START

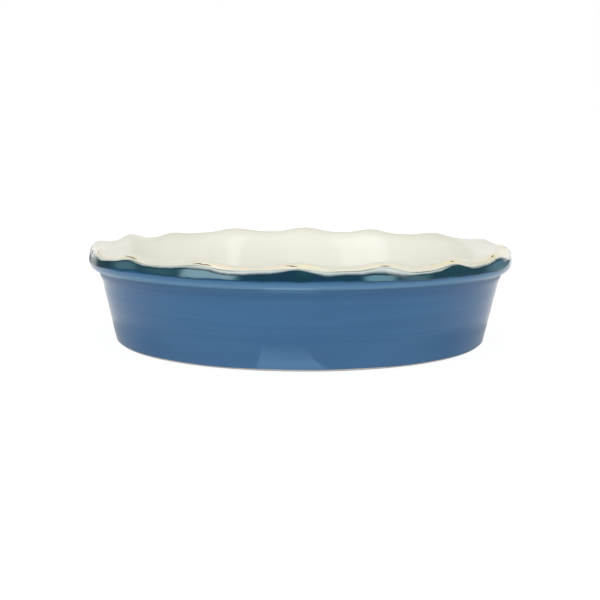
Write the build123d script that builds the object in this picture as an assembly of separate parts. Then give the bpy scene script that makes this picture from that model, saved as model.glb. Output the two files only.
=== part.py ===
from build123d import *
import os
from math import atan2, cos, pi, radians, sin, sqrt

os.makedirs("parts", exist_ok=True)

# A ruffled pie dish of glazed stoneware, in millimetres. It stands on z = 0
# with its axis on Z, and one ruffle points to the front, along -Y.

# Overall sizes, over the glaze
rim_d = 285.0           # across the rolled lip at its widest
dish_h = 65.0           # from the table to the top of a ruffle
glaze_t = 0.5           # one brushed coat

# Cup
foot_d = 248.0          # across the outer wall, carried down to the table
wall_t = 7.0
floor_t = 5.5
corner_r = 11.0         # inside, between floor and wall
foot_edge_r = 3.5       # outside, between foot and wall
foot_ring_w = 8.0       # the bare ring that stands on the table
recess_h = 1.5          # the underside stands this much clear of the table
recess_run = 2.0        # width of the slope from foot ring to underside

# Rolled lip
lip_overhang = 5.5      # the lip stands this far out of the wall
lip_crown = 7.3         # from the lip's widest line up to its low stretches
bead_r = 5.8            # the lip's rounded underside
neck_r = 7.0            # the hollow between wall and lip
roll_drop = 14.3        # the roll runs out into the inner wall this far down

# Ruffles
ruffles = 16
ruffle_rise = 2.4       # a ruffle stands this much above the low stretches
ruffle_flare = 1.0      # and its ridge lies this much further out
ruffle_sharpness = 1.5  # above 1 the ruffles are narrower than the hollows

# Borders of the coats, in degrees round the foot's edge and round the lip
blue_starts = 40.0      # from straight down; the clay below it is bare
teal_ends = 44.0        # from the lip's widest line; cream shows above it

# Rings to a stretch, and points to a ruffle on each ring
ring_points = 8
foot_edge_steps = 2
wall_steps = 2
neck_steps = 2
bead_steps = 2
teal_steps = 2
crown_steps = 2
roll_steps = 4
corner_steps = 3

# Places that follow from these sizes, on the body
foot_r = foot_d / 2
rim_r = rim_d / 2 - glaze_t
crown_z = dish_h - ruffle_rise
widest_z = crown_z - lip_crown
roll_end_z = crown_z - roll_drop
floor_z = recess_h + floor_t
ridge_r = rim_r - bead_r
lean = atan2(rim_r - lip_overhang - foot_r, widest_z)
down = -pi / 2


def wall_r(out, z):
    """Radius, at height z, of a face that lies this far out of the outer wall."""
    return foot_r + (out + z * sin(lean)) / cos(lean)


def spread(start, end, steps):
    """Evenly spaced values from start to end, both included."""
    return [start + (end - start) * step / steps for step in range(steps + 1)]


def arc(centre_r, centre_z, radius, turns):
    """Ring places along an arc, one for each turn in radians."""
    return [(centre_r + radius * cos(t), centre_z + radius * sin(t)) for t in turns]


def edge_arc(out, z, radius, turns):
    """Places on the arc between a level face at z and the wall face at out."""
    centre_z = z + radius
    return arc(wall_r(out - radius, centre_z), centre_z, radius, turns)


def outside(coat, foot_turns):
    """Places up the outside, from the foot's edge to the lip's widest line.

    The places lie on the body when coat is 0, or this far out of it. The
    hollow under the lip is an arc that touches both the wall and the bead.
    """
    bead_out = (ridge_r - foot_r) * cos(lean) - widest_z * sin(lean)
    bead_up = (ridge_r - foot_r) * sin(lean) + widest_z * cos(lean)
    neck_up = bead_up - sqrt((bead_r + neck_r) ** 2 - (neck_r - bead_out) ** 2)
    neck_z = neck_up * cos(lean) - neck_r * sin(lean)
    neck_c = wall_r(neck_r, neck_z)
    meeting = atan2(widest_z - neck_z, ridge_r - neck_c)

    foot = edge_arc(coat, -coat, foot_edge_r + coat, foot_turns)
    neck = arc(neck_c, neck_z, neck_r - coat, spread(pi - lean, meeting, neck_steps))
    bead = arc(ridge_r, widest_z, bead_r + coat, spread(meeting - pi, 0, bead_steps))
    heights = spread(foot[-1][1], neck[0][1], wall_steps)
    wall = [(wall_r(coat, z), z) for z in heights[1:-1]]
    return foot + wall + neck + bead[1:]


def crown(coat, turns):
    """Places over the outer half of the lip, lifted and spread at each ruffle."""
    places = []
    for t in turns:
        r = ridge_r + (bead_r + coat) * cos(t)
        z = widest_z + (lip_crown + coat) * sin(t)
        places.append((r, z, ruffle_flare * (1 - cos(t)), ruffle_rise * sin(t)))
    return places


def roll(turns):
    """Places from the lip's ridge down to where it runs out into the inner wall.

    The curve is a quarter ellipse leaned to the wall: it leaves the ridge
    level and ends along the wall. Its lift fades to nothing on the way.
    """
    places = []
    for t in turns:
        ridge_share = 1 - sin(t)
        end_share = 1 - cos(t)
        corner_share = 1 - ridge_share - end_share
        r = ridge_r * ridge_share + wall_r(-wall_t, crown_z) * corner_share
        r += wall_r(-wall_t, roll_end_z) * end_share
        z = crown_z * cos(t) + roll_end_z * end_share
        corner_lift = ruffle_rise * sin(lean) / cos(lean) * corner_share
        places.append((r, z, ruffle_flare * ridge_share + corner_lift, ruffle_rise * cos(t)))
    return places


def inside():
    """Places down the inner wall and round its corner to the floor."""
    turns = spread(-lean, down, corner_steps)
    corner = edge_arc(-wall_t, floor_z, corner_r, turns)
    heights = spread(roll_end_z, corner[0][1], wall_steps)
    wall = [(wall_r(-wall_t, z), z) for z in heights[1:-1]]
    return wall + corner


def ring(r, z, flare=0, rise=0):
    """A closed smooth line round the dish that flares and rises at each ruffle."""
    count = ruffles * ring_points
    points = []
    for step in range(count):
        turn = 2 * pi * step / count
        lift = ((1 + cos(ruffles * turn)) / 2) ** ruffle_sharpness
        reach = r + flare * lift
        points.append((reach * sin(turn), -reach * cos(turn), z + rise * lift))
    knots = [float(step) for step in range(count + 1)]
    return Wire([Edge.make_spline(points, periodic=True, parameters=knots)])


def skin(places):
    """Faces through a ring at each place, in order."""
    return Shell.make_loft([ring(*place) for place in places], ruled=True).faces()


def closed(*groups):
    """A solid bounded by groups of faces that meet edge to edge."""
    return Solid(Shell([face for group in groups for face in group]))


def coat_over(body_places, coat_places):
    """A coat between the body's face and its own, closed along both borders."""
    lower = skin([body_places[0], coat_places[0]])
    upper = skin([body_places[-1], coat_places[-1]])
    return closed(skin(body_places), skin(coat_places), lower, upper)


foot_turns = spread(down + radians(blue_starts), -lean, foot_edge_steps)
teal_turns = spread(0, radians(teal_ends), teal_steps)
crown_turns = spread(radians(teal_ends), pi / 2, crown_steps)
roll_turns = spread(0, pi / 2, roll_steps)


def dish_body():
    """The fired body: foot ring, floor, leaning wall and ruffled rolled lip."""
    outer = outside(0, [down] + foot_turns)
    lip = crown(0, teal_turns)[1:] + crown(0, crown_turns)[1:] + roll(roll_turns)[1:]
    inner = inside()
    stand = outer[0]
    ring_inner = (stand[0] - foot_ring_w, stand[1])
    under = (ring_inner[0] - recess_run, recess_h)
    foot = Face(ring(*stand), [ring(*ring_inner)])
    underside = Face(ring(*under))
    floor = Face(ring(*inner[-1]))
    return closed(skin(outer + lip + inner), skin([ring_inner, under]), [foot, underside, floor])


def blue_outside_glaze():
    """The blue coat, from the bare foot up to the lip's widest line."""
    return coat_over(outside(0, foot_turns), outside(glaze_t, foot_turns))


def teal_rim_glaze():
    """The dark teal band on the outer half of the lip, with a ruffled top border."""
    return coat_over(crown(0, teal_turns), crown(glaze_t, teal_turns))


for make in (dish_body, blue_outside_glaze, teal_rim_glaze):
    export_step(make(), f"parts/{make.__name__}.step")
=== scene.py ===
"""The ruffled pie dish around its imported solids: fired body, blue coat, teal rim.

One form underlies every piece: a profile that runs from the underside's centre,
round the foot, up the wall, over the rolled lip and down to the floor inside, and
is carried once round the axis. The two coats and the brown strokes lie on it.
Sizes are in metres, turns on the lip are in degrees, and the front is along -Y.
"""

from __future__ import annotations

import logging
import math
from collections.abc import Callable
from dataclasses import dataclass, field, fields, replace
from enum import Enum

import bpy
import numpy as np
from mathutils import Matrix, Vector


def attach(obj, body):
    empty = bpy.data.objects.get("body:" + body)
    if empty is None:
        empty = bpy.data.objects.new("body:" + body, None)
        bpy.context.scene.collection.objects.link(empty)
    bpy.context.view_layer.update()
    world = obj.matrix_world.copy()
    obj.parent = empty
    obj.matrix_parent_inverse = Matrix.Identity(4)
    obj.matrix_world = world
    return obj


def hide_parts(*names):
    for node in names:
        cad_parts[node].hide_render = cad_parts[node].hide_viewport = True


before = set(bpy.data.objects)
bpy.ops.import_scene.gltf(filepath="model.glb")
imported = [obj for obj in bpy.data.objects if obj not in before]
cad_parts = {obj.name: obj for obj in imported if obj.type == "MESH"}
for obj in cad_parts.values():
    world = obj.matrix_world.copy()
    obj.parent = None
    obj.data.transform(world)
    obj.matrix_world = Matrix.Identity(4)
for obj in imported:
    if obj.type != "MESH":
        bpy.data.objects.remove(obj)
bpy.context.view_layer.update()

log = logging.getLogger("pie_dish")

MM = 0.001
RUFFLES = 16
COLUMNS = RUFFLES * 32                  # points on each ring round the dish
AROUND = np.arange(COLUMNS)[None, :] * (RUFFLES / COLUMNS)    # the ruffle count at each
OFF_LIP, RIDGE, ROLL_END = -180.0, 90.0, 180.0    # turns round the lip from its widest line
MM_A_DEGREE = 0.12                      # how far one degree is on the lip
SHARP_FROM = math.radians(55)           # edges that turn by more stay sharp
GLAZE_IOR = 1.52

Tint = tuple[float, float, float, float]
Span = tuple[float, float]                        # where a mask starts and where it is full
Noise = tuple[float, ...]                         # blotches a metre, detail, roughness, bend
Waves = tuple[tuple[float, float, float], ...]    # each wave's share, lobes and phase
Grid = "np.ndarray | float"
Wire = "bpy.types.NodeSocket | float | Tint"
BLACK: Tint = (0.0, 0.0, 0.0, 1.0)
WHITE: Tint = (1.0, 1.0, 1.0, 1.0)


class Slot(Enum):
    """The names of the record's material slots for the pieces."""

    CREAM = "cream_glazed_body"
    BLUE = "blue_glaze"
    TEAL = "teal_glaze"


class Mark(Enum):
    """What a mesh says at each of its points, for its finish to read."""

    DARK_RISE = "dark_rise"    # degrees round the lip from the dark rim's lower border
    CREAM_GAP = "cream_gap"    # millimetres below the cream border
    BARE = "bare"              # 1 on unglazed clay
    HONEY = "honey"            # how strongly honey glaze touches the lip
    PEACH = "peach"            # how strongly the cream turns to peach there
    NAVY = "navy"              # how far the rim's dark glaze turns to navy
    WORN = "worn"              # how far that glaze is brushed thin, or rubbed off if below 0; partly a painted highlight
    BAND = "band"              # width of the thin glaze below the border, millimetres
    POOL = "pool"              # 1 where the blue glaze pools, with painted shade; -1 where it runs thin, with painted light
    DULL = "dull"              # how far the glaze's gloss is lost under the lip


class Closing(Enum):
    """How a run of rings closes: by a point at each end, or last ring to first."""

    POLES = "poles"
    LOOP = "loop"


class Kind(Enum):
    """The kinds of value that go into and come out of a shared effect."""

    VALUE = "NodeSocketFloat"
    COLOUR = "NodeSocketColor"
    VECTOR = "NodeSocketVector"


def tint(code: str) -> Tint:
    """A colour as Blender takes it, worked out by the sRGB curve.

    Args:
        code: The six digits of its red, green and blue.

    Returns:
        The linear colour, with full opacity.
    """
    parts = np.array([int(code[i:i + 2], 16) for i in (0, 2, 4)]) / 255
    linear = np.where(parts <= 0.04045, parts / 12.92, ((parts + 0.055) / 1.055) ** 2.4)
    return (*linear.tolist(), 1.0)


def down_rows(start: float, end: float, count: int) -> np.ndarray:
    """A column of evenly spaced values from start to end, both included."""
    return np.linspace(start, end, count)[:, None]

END

§ **TASK DETAILS**
Nothing but the lines from the one with "for make in" through the one with "imported = [obj" should be retyped; include both and keep them exact.

§ **SOLUTION FOR THIS PROBLEM**
for make in (dish_body, blue_outside_glaze, teal_rim_glaze):
    export_step(make(), f"parts/{make.__name__}.step")
=== scene.py ===
"""The ruffled pie dish around its imported solids: fired body, blue coat, teal rim.

One form underlies every piece: a profile that runs from the underside's centre,
round the foot, up the wall, over the rolled lip and down to the floor inside, and
is carried once round the axis. The two coats and the brown strokes lie on it.
Sizes are in metres, turns on the lip are in degrees, and the front is along -Y.
"""

from __future__ import annotations

import logging
import math
from collections.abc import Callable
from dataclasses import dataclass, field, fields, replace
from enum import Enum

import bpy
import numpy as np
from mathutils import Matrix, Vector


def attach(obj, body):
    empty = bpy.data.objects.get("body:" + body)
    if empty is None:
        empty = bpy.data.objects.new("body:" + body, None)
        bpy.context.scene.collection.objects.link(empty)
    bpy.context.view_layer.update()
    world = obj.matrix_world.copy()
    obj.parent = empty
    obj.matrix_parent_inverse = Matrix.Identity(4)
    obj.matrix_world = world
    return obj


def hide_parts(*names):
    for node in names:
        cad_parts[node].hide_render = cad_parts[node].hide_viewport = True


before = set(bpy.data.objects)
bpy.ops.import_scene.gltf(filepath="model.glb")
imported = [obj for obj in bpy.data.objects if obj not in before]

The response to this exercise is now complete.